Writing for Rolling Stone, Danny Schwartz called the song "wonderful" and complimented the inclusion of Swahili in the track." Jon Pareles for The New York Times also praised "how the African elements are at the core of the music", and described the song as "a dynamic secular-gospel exhortation to 'Rise up!'". Carl Wilson of Slate Magazine described the song as "award-baiting piece of Hollywood-goes-gospel". Robyn Beck for Vanity Fair praised the "ethereal" track, describing it as a "powerful ballad with a sweeping chorus, backed by an echoing choir". Michelle Kim writing for Pitchfork was particularly critical of the song's lyrics, noting that they "err on the side of meaningless" in comparison to the singer's previous projects. Nevertheless, she described the song as "uplifting" and complimented Beyoncé's vocals as "weighty" and "soulful". Kristen Perrone for Elite Daily described "Spirit" as "inspiring" and its lyrics as "particularly powerful", adding that the song has topped "Can You Feel the Love Tonight". Celia Fernandez for The Oprah Magazine called the song "absolutely memorable" and wrote that the song's lyrics perfectly embody Beyoncé's aim of providing a contemporary interpretation of the film through the lens of authentic African music.

==Accolades==

| Year | Award | Category | Result | Ref |
| 2019 | Hawaii Film Critics Society | Best Song | Nominated |  |
| Hollywood Music in Media Awards | Best Original Song in a Feature Film | Nominated |  |
| Soul Train Music Awards | Video of the Year | Nominated |  |
| Best Dance Performance | Nominated |
| 2020 | Black Reel Awards | Outstanding Original Song | Nominated |  |
| Capri Hollywood International Film Festival | Best Original Song | Won |  |
| Critics' Choice Awards | Best Song | Nominated |  |
| Golden Globe Awards | Best Original Song | Nominated |  |
| Grammy Awards | Best Pop Solo Performance | Nominated |  |
| Best Song Written for Visual Media | Nominated |
| Guild of Music Supervisors Awards | Best Song Written and/or Recorded for a Film | Nominated |  |
| NAACP Image Awards | Outstanding Song - Traditional | Won |  |
| Satellite Awards | Best Original Song | Nominated |  |

==Chart performance==
The single charted at number 98 on the US Billboard Hot 100 and it peaked at number 6 on the US Hot R&B Songs chart. It fared better in Europe, where it entered the top 50 in the Netherlands and Scotland.

==Music video==
The song's music video was filmed at Havasu Falls, a waterfall in Havasu Creek, located in the Grand Canyon, Arizona, United States. Beyoncé received special permission from the Havasupai tribe to close off the waterfall from the public to allow filming of the music video on July 10. Shooting lasted around five hours, with Knowles arriving and departing from the location via helicopter. The music video premiered during Can You Feel the Love Tonight, an hour-long special hosted by Robin Roberts that aired on ABC Network on July 16, 2019. A second extended cut video was also released on the singer's YouTube channel in which the original music video for "Spirit" was merged with that for another song from the album, "Bigger". According to the singer, the clip was intended to "show how God is the art director".

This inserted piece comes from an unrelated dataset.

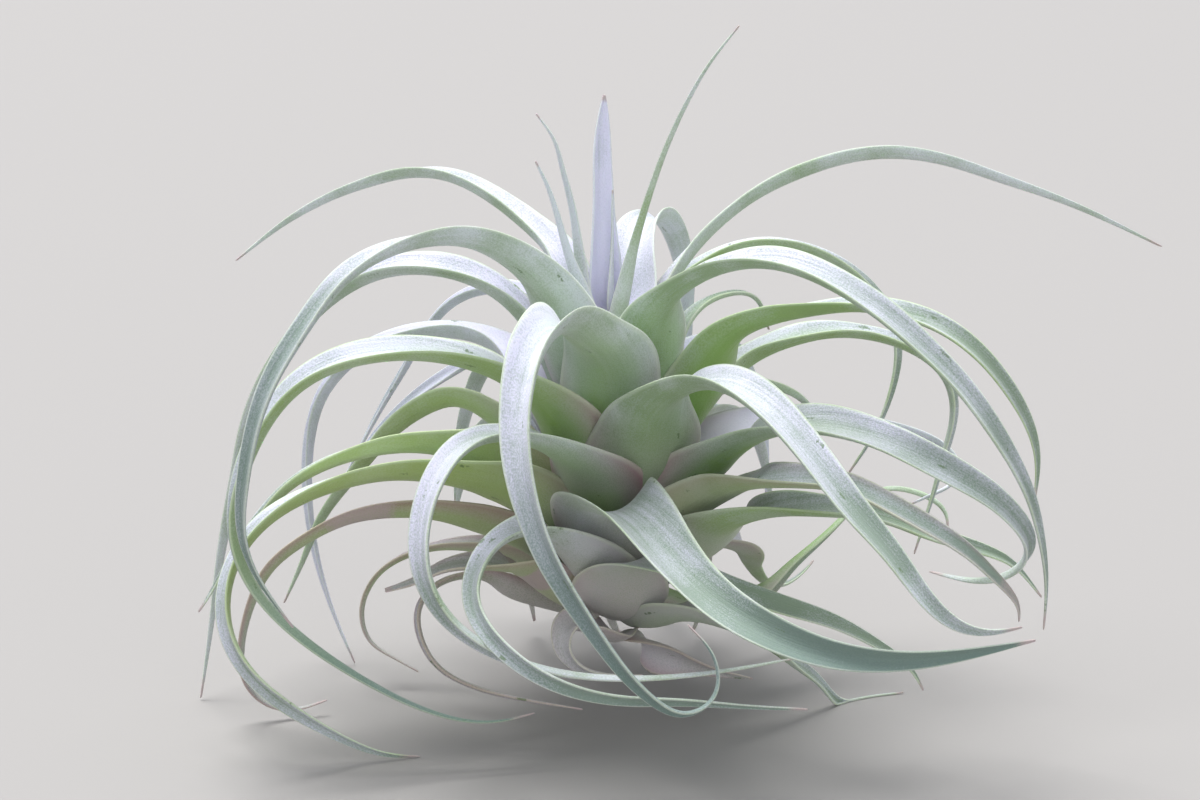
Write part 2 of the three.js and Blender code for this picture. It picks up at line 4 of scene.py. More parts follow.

The clip consists of excerpts from the movie intermingled with scenes of Beyoncé singing the song and dancing in the desert accompanied by male and female dancers and choristers dressed in matching outfits. Blue Ivy Carter, the singer's daughter with rapper Jay-Z makes several cameo appearances throughout the video accompanied by her mother. For one of the looks of the video, the singer dons a dress from Senegal custom-made for her, as well as jewelry by Bosnian brand Werkstatt.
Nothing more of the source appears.